No, he couldn't, said Rogelio Villanueva, another volunteer on hand to help.

Given a crackdown on the border, Oro said the trip back to Mexico to get a voter's card would cost him $2,500 to pay human smugglers to bring him, his wife and their three children back to Florida.

Like many workers, Oro immigrated to this country as a child, at 8, too young to get a voter's identification card. But he wanted to participate, he said, watching his friends fill out the forms.

"They have to listen to us," he said. "What's important is that we show our presence."

* * *

Victor Martinez and his brother propped their forms against an outside washing machine.
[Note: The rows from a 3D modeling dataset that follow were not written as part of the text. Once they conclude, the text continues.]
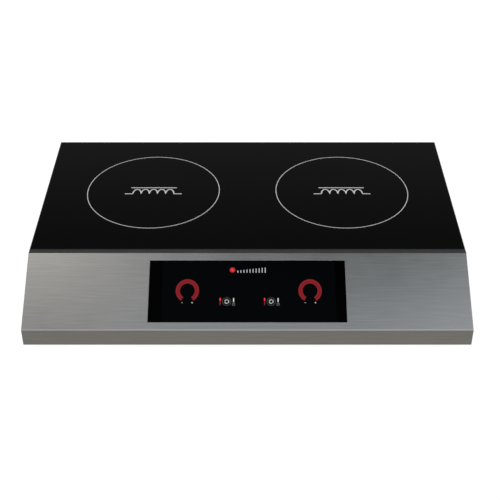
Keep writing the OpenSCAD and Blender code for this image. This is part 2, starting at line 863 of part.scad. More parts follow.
module fan_impeller(side) {
    hub_h = 19;
    chord = 22;
    pitch_angle = 40;
    blade_t = 1.6;
    root_r = fan_hub_r - 2;
    tip = sqrt(pow(fan_tip_r, 2) - pow(chord / 2 + blade_t, 2) * pow(sin(pitch_angle), 2)) - 0.6;
    color([0.09, 0.09, 0.1]) at_fan(side) translate([0, 0, 4]) difference() {
        union() {
            cylinder(h = hub_h, r = fan_hub_r);
            for (i = [0:fan_blades - 1]) {
                rotate(i * 360 / fan_blades) translate([root_r, 0, hub_h / 2]) rotate([pitch_angle, 0, 0])
                    block(0, -blade_t / 2, -chord / 2, tip - root_r, blade_t, chord);
            }
        }
        translate([0, 0, -1]) cylinder(h = hub_h - 3, r = axle_r + running_gap);
    }
}

// ---- Coils ----

module coil_former(side) {
    color([0.85, 0.84, 0.8]) at_zone(side, tray_bottom_z) difference() {
        union() {
            cylinder(h = tray_t, r = rim_r);
            difference() {
                cylinder(h = tray_t + 2.5, r = rim_r);
                translate([0, 0, tray_t]) cylinder(h = 4, r = coil_r + 0.5);
            }
            for (a = lug_angles) rotate(a) {
                translate([lug_ring_r, 0, 0]) cylinder(h = tray_t, r = lug_r);
                block(rim_r - 6, -lug_r, 0, lug_ring_r - rim_r + 6, 2 * lug_r, tray_t);
            }
        }
        difference() {
            translate([0, 0, -1]) cylinder(h = tray_t + 2, r = coil_in_r - 4);
            translate([0, 0, -2]) cylinder(h = tray_t + 4, r = cup_r);
            for (a = lug_angles) rotate(a) block(0, -3, -2, coil_in_r, 6, tray_t + 4);
        }
        translate([0, 0, -1]) cylinder(h = tray_t + 2, r = cup_in_r);
        for (a = lug_angles) rotate(a) translate([lug_ring_r, 0, -1])
            cylinder(h = tray_t + 2, r = stud_r + running_gap);
    }
    color([0.85, 0.84, 0.8]) at_zone(side, cup_floor_z) difference() {
        cylinder(h = tray_bottom_z - cup_floor_z, r = cup_r);
        translate([0, 0, cup_t]) cylinder(h = 20, r = cup_in_r);
        translate([0, 0, -1]) cylinder(h = 6, r = stem_r + running_gap);
    }
}

// Flat winding: each turn of litz wire stands a little proud of its neighbours
module coil_winding(side) {
    pitch = (coil_r - coil_in_r) / coil_turns;
    groove = 1.2;
    crown = pitch / 4;
    color([0.72, 0.4, 0.2]) at_zone(side, tray_top_z) rotate_extrude($fn = 96) polygon([
        [coil_in_r, 0],
        for (i = [0:coil_turns - 1]) each [
            [coil_in_r + pitch * i, wind_t - groove],
            [coil_in_r + pitch * i + crown, wind_t],
            [coil_in_r + pitch * (i + 1) - crown, wind_t]
        ],
        [coil_r, wind_t - groove],
        [coil_r, 0]
    ]);
}

module ferrite_bars(side) {
    color([0.16, 0.16, 0.17]) at_zone(side, tray_bottom_z - ferrite_t) for (i = [0:ferrites - 1]) {
        rotate((i + 0.5) * 360 / ferrites) block(42, -7.5, 0, 56, 15, ferrite_t);
    }
}

module mica_sheet(side) {
    color([0.78, 0.74, 0.62]) at_zone(side, wind_top_z) difference() {
        cylinder(h = mica_t, r = coil_r, $fn = 96);
        translate([0, 0, -1]) cylinder(h = mica_t + 2, r = cup_r);
    }
}

module heat_sensor(side) {
    color([0.9, 0.9, 0.88]) at_zone(side, 0) {
        head_z = glass_bottom_z - sensor_t;
        translate([0, 0, head_z]) cylinder(h = sensor_t, r = sensor_r);
        translate([0, 0, stem_bottom_z]) cylinder(h = head_z - stem_bottom_z, r = stem_r);
    }
}

module sensor_spring(side) {
    floor_z = cup_floor_z + cup_t;
    color("silver") at_zone(side, floor_z) spring(5, 0.4, glass_bottom_z - sensor_t - floor_z, 5);
}

module coil_springs(side) {
    color("silver") for (a = lug_angles) at_lug(side, a, plate_top_z)
        spring(6.4, 0.6, tray_bottom_z - plate_top_z, 6);
}

// Shouldered studs that the lugs of the coil former slide on
module coil_studs(side) {
    shank_h = tray_top_z + 0.2 - plate_z;
    color([0.8, 0.8, 0.8]) for (a = lug_angles) at_lug(side, a, plate_z) {
        cylinder(h = shank_h, r = stud_r);
        translate([0, 0, plate_t]) cylinder(h = 3, r = 5, $fn = 6);
        translate([0, 0, shank_h]) cylinder(h = 1.6, r = 5);
    }
}

module coil_leads(side) {
    color([0.75, 0.45, 0.2]) at_zone(side, tray_bottom_z) for (x = [0, 9]) {
        wire([for (p = coil_lead_route) [side * (x + p.x), p.y - 75, p.z]], 1.8);
    }
}

// ---- Nodes ----

body_shell();
base_pan();
rear_panel();
base_screws();
rear_screws();
rubber_feet();
foot_screws();
glass_top();
glass_seal();
cord_gland();
gland_locknut();
display_glass();
display_gasket();
display_module();
control_tray();
control_board();
ribbon_cable();
coil_plate();
plate_posts();
board_spacers();
mains_filter_board();
terminal_block();
mains_leads();
fan_bulkhead();
fan_leads();
filter_frame();
filter_mesh();
filter_rails();
power_board(left);  // power_board_left
power_board(right);  // power_board_right
heat_sink(left);  // heat_sink_left
heat_sink(right);  // heat_sink_right
power_transistors(left);  // power_transistors_left
power_transistors(right);  // power_transistors_right
film_capacitors(left);  // film_capacitors_left
film_capacitors(right);  // film_capacitors_right
filter_choke(left);  // filter_choke_left
filter_choke(right);  // filter_choke_right
fan_frame(left);  // fan_frame_left
fan_frame(right);  // fan_frame_right
fan_impeller(left);  // fan_impeller_left
fan_impeller(right);  // fan_impeller_right
coil_former(left);  // coil_former_left
coil_former(right);  // coil_former_right
coil_winding(left);  // coil_winding_left
coil_winding(right);  // coil_winding_right
ferrite_bars(left);  // ferrite_bars_left
ferrite_bars(right);  // ferrite_bars_right
mica_sheet(left);  // mica_sheet_left
mica_sheet(right);  // mica_sheet_right
heat_sensor(left);  // heat_sensor_left
heat_sensor(right);  // heat_sensor_right
sensor_spring(left);  // sensor_spring_left
sensor_spring(right);  // sensor_spring_right
coil_springs(left);  // coil_springs_left
coil_springs(right);  // coil_springs_right
coil_studs(left);  // coil_studs_left
coil_studs(right);  // coil_studs_right
coil_leads(left);  // coil_leads_left
coil_leads(right);  // coil_leads_right
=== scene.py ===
import json
from math import cos, pi, radians, sin

import bmesh
import bpy
from mathutils import Matrix, Vector


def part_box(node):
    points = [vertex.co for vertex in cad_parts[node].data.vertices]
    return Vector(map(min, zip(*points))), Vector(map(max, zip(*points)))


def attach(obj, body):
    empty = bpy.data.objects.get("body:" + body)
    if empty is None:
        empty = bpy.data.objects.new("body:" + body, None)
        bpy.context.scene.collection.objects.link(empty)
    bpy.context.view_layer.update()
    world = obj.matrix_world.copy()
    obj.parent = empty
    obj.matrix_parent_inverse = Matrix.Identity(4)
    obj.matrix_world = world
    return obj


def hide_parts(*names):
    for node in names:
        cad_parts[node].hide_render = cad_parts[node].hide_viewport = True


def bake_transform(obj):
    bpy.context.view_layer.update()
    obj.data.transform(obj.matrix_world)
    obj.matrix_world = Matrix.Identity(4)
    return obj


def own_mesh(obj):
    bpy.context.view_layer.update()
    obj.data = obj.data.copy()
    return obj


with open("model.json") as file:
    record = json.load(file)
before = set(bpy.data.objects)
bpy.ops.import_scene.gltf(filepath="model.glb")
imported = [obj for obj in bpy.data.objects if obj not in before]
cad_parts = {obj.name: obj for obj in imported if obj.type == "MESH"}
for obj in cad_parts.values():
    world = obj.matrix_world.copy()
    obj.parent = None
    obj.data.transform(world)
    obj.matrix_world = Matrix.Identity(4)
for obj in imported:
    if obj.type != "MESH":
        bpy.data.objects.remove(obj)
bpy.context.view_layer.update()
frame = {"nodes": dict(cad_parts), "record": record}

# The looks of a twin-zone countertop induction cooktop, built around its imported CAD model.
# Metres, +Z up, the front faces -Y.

MM = 0.001
SIDES = {"left": -1, "right": 1}
NODES = frame["nodes"]

glass_low, glass_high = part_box("glass_top")
display_low, display_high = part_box("display_glass")

# The lit panel's middle lies this far to the right of the display glass's, in millimetres
PANEL_SHIFT = 2.2


# ---- Camera ----

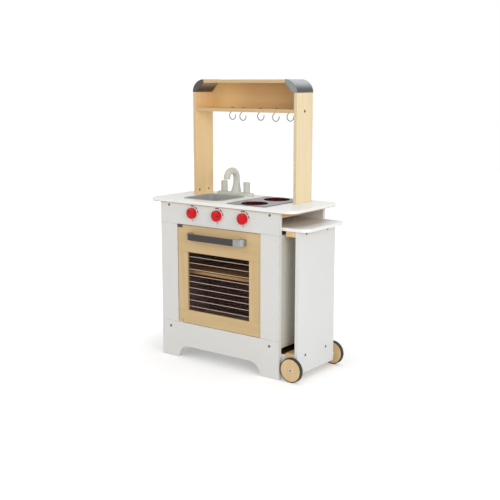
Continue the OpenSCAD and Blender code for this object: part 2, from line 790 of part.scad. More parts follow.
// A domed knob with a small finger dot, snapped into the top rail
module knob(i) color("#cd1923") placed() translate([knob_x[i], 0, knob_z]) {
    r = knob_d / 2;
    edge = 3;
    dome = 70;
    difference() {
        intersection() {
            translate([0, -skin_gap, 0]) rotate([90, 0, 0]) rotate_extrude() {
                square([r - edge, knob_out - skin_gap]);
                square([r, knob_out - skin_gap - edge]);
                translate([r - edge, knob_out - skin_gap - edge]) circle(edge);
            }
            translate([0, dome - knob_out, 0]) sphere(dome, $fn = 128);
        }
        rotate([0, -knob_dot[i], 0]) rod_y([r * 0.55, -knob_out - through, 0], 2, through + 2.2);
    }
    translate([0, -skin_gap - 0.01, 0]) snap_stem(panel_t);
}

// ---------------------------------------------------------------- door

// Round eye about the hinge line that both the door's edge and its notches follow
module hinge_eye(r, z, h) rod_z([pin_x, pin_y, z], r, h);

// A birch board of the door with a round left edge about the hinge line
module round_edged(z0, z1) {
    board([pin_x, 0, z0], [door_x1, door_t, z1]);
    intersection() {
        hinge_eye(pin_inset, z0, z1 - z0);
        board([door_x0 - through, 0, z0], [pin_x + through, door_t, z1]);
    }
}

// Rebate for the pane, cut from the back
module pane_rebate()
    board([door_x0 + door_stile_w - rebate_w, door_t - pane_t - 1, window_z0 - rebate_w],
          [door_x1 - door_stile_w + rebate_w, door_t + through, window_z1 + rebate_w]);

module door_top_rail() color(birch) placed() difference() {
    round_edged(window_z1, door_top);
    board([door_x0 - through, -through, door_z1 - block_h - notch_gap],
          [pin_x + block_r + notch_gap, door_t + through, door_z1]);
    hinge_eye(pin_r + run_gap, door_z1 - pin_l - 0.5, pin_l + 1);
    pane_rebate();
    at_handle_screws() handle_screw(bolt_gap);
}

module door_bottom_rail() color(birch) placed() difference() {
    round_edged(door_bottom, window_z0);
    board([door_x0 - through, -through, door_z0],
          [pin_x + block_r + notch_gap, door_t + through, door_z0 + block_h + skin_gap]);
    hinge_eye(pin_r + run_gap, door_z0, pin_l + 0.5);
    pane_rebate();
}

module door_left_stile() color(birch) placed() difference() {
    intersection() {
        round_edged(window_z0, window_z1);
        board([door_x0 - through, 0, window_z0], [door_x0 + door_stile_w, door_t, window_z1]);
    }
    pane_rebate();
}

module door_right_stile() color(birch) placed() difference() {
    board([door_x1 - door_stile_w, 0, window_z0], [door_x1, door_t, window_z1]);
    pane_rebate();
}

module door_window() color([0.1, 0.08, 0.08, 0.6]) placed()
    board([door_x0 + door_stile_w - rebate_w + 0.2, door_t - pane_t - 1, window_z0 - rebate_w + 0.2],
          [door_x1 - door_stile_w + rebate_w - 0.2, door_t - 1, window_z1 + rebate_w - 0.2]);

// Outline of the bow, seen from above: reach is how far it stands out of the door
module bow_outline(w, reach, r) {
    translate([r, -reach]) square([w - 2 * r, reach]);
    intersection() {
        translate([0, r - reach]) union() {
            for (x = [r, w - r]) translate([x, 0]) circle(r);
            square([w, reach]);
        }
        translate([0, -reach]) square([w, reach]);
    }
}

// The grip strip wraps round the left end of the bow and ends before its right end. Its
// outline is the bow's, less the bow drawn smaller by the strip's thickness.
grip_t = 1.6;
grip_foot = 6;       // from the strip's left end to the door
grip_w = handle_w - grip_end;
module grip_zone(extra) difference() {
    translate([-extra, -handle_out - extra]) square([grip_w + extra, handle_out - grip_foot + extra]);
    translate([grip_t, 0]) bow_outline(handle_w - 2 * grip_t, handle_out - grip_t, handle_r - grip_t);
}

// Two screws come through the door from behind into the feet of the bow. With a gap they
// are the screws' holes.
handle_screw_head = 2;
handle_screw_grip = 10;
module at_handle_screws() for (x = [handle_x0 + handle_t, handle_x0 + handle_w - handle_t])
    translate([x, door_t, handle_z + handle_h / 2]) rotate([90, 0, 0]) children();
module handle_screw(gap)
    translate([0, 0, -skin_gap])
        cylinder(r = handle_screw_d / 2 + gap, h = skin_gap + door_t + handle_screw_grip + gap);
module handle_screws() color("silver") placed() at_handle_screws() {
    handle_screw(0);
    translate([0, 0, -handle_screw_head]) cylinder(r = handle_screw_d, h = handle_screw_head);
}

module door_handle() color("#b8babc") placed() difference() {
    translate([handle_x0, 0, handle_z]) linear_extrude(handle_h) difference() {
        bow_outline(handle_w, handle_out, handle_r);
        translate([2 * handle_t, 0]) bow_outline(handle_w - 4 * handle_t, handle_out - handle_t,
                                                 handle_r - handle_t);
    }
    translate([handle_x0, 0, handle_z - through]) linear_extrude(handle_h + 2 * through) grip_zone(through);
    at_handle_screws() handle_screw(bolt_gap);
}

module handle_grip() color("#555052") placed()
    translate([handle_x0, 0, handle_z]) linear_extrude(handle_h) intersection() {
        bow_outline(handle_w, handle_out, handle_r);
        grip_zone(0);
    }

// The blocks are round towards the door, so that the door's notch turns about them
module hinge_block(z) difference() {
    union() {
        board([stile_w, 0, z], [pin_x, door_t, z + block_h]);
        intersection() {
            hinge_eye(block_r, z, block_h);
            board([pin_x - through, 0, z], [pin_x + block_r + through, door_t, z + block_h]);
        }
    }
    hinge_eye(pin_r + run_gap, z - through, block_h + 2 * through);
}

module hinge_block_top() color("#4a3326") placed() hinge_block(door_z1 - block_h);
module hinge_block_bottom() color(birch) placed() hinge_block(door_z0);

module hinge_pins() color("silver") placed() {
    hinge_eye(pin_r, door_z0, pin_l);
    hinge_eye(pin_r, door_z1 - pin_l, pin_l);
}

// Magnetic catch behind the right stile; its nose stops just behind the closed door
catch_z = (window_z0 + window_z1) / 2 - catch_h / 2;
catch_body_l = 11;
catch_reach = 12;    // of the nose behind the door
catch_base = 18;     // of the base behind the stile
module magnet_catch() color("#3b3a3a") placed() translate([cabinet_w - stile_w, 0, catch_z]) {
    board([-catch_reach, door_t + skin_gap, 0], [-door_gap, panel_t + catch_body_l, catch_h]);
    board([-door_gap - through, panel_t, 0], [catch_base, panel_t + catch_body_l, catch_h]);
}

// ---------------------------------------------------------------- trolley

module trolley_top() color(white) placed()
    translate([trolley_x0, trolley_y0, trolley_top_z]) linear_extrude(trolley_t)
        round_rect(trolley_x1 + trolley_over - trolley_x0, trolley_y1 - trolley_y0, trolley_r);

module trolley_side() color(white) placed() difference() {
    board([trolley_in, side_y0, trolley_foot_z], [trolley_x1, side_back_y, trolley_top_z]);
    at_trolley_bolts([lower_bolt_z, upper_bolt_z]) bolt_hole(trolley_bolt_l);
}

module at_trolley_bolts(zs) for (y = trolley_bolt_y, z = zs)
    translate([trolley_x1, y, z]) rotate([0, 0, 90]) children();

module trolley_shelf() color(white) placed()
    board([trolley_x0, trolley_y0, trolley_shelf_z],
          [trolley_in - lower_batten_w, trolley_y1, trolley_shelf_z + trolley_t]);

// A sledge-like leg carries the inner end of the shelf
module trolley_inner_leg() color(white) placed()
    translate([trolley_x0, 0, 0]) rotate([0, 0, 90]) xz_plate(-trolley_t, trolley_t)
        translate([trolley_y0, 0]) difference() {
            square([trolley_y1 - trolley_y0, trolley_shelf_z]);
            arch(trolley_y1 - trolley_y0, leg_arch_h, leg_foot_w, leg_foot_r);
        }

module trolley_battens() color(birch) placed() difference() {
    edge = 5;
    union() {
        board([trolley_in - upper_batten_w, side_y0, trolley_top_z - upper_batten_h + edge],
              [trolley_in, side_y1, trolley_top_z]);
        board([trolley_in - upper_batten_w + edge, side_y0, trolley_top_z - upper_batten_h],
              [trolley_in, side_y1, trolley_top_z]);
        rod_y([trolley_in - upper_batten_w + edge, side_y0, trolley_top_z - upper_batten_h + edge],
              edge, side_l);
        board([trolley_in - lower_batten_w, side_y0, lower_batten_z],
              [trolley_in, side_y1, lower_batten_top]);
    }
    at_trolley_bolts([lower_bolt_z, upper_bolt_z]) bolt_hole(trolley_bolt_l);
    for (y = [side_y0 - through, side_y1 - axle_grip - 1])
        rod_y([wheel_x, y, wheel_r], axle_r + bolt_gap, axle_grip + 1 + through);
}

module trolley_bolts() color("dimgray") placed() {
    at_trolley_bolts([lower_bolt_z, upper_bolt_z])
        translate([0, bolt_sink, 0]) bolt(trolley_bolt_l);
    at_wheels() wheel_screw();
}

// ---------------------------------------------------------------- wheels

// Places its children at both wheels with y = 0 at the wheel's outer face and +y
// towards the trolley
module at_wheels() {
    translate([wheel_x, front_wheel_y, wheel_r]) children();
    translate([wheel_x, rear_wheel_y + wheel_w, wheel_r]) rotate([0, 0, 180]) children();
}

head_l = 2;
head_sink = 0.4;     // the wheel screw's head lies this far inside the bushing
module wheel_screw() {
    translate([0, head_sink, 0]) difference() {
        rod_y([0, 0, 0], axle_r + 1, head_l);
        rod_y([0, -through, 0], axle_r / 2, through + head_l / 2, $fn = 6);
    }
    rod_y([0, head_sink + head_l, 0], axle_r, wheel_w + wheel_side_gap - head_sink - head_l + axle_grip);
}

// The bushing is a sleeve through the wheel with a collar against the batten
bushing_collar = 3;
module bushing() difference() {
    union() {
        rod_y([0, 0, 0], bushing_r, wheel_w + wheel_side_gap);
        rod_y([0, wheel_w + skin_gap, 0], bushing_r + bushing_collar, wheel_side_gap - skin_gap);
    }
    rod_y([0, -through, 0], axle_r + 1 + bolt_gap, through + head_sink + head_l);
    rod_y([0, 0, 0], axle_r + bolt_gap, wheel_w + wheel_side_gap + through);
}

module wheel_bushings() color("#e9e9e6") placed() at_wheels() bushing();

module wheel_disc(y) color(birch) placed() difference() {
    rod_y([wheel_x, y, wheel_r], disc_r, wheel_w);
    rod_y([wheel_x, y - through, wheel_r], bushing_r + run_gap, wheel_w + 2 * through);
}

module tyre(y) color("#2b2a29") placed() difference() {
    rod_y([wheel_x, y, wheel_r], wheel_r, wheel_w);
    rod_y([wheel_x, y - through, wheel_r], disc_r, wheel_w + 2 * through);
}

// ---------------------------------------------------------------- nodes

front_top_rail();
front_bottom_rail();
front_stile(0);  // front_left_stile
front_stile(cabinet_w - stile_w);  // front_right_stile
back_panel();
left_side_panel();
oven_right_wall();
oven_floor();
oven_top();
oven_shelf();
shelf_cleats();
cross_rail(left_x1, rail_w_left);  // left_cross_rail
cross_rail(right_x1 - rail_w_right, rail_w_right);  // right_cross_rail
cabinet_bolts();
worktop();
sink_basin();
hob_plate();
burner_discs();
tap_body();
tap_handle(-1);  // tap_handle_left
tap_handle(1);  // tap_handle_right
post(hood_x0, 1);  // left_post
post(hood_x1 - post_t, -1);  // right_post
hood_fasteners();
hood_top_board();
hood_back_board();
hood_shelf();
corner_cap(-1);  // corner_cap_left
corner_cap(1);  // corner_cap_right
hook(hook_x[0], hook_leg[0]);  // hook_1
hook(hook_x[1], hook_leg[1]);  // hook_2
hook(hook_x[2], hook_leg[2]);  // hook_3
hook(hook_x[3], hook_leg[3]);  // hook_4
hook(hook_x[4], hook_leg[4]);  // hook_5
knob(0);  // knob_left
knob(1);  // knob_middle
knob(2);  // knob_right
hinge_block_top();
hinge_block_bottom();
hinge_pins();
magnet_catch();
door_top_rail();
door_bottom_rail();
door_left_stile();
door_right_stile();
door_window();
door_handle();
handle_grip();
handle_screws();
trolley_top();
trolley_side();
trolley_shelf();
trolley_inner_leg();
trolley_battens();
trolley_bolts();
wheel_bushings();
wheel_disc(front_wheel_y);  // wheel_disc_front
tyre(front_wheel_y);  // tyre_front
wheel_disc(rear_wheel_y);  // wheel_disc_rear
tyre(rear_wheel_y);  // tyre_rear
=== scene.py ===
import json
import math

import bmesh
import bpy
from mathutils import Matrix, Vector


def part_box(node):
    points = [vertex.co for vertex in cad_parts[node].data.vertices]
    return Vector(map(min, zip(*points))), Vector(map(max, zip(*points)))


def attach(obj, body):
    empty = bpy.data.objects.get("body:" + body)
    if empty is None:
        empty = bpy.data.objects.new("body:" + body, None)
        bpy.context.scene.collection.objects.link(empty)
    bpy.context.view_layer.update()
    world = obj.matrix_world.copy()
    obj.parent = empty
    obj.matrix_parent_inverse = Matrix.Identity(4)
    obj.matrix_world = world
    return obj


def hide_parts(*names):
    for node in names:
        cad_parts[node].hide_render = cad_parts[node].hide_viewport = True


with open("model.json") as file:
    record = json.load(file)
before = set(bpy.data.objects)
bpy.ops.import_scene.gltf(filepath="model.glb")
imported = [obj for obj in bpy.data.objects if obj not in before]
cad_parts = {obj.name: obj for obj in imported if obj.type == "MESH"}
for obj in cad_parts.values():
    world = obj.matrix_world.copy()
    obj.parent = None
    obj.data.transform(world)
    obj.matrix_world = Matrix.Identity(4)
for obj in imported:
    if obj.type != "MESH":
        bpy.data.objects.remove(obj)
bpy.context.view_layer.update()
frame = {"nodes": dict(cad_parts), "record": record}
MM = 0.001

# ---------------------------------------------------------------- camera, floor and light
# The play kitchen stands on a plain white studio floor. The camera looks at it from its
# front right, from the height of the hood's top, and the light is soft from all sides.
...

They were among a half-dozen men at the camp filling out applications for absentee ballots.

Martinez, 30, says the money he and other workers send back to his home state of Oaxaca pays for scholarships, clinics and churches.

He and his 27-year-old brother, Luis, miss their parents. "If we could find the same opportunities (in Mexico), maybe we could stay," he said.

If more Mexican immigrants vote, he says, politicians are going to have to answer to them.

Louis DeSipio agrees. He's an associate professor of political science and Chicano/Latino Studies at the University of California, Irvine.

"Immigrants have always sent money back to families," DeSipio said. This year, the amount from Mexicans abroad is expected to reach $20-billion.

More recently, their money has paid to build roads, schools and clinics. "It relieves the governments of needing to build roads," he said. "But now you have investors who expect a payback."

Odilon Mezquite, who helped distribute 400 absentee ballot applications in Clearwater, thinks the American political system will rub off on the Mexican one through immigrants.

"If we learn something in this country, we can use it there," he said.

--Times staff writer Matthew Waite and researcher Cathy Wos contributed to this report.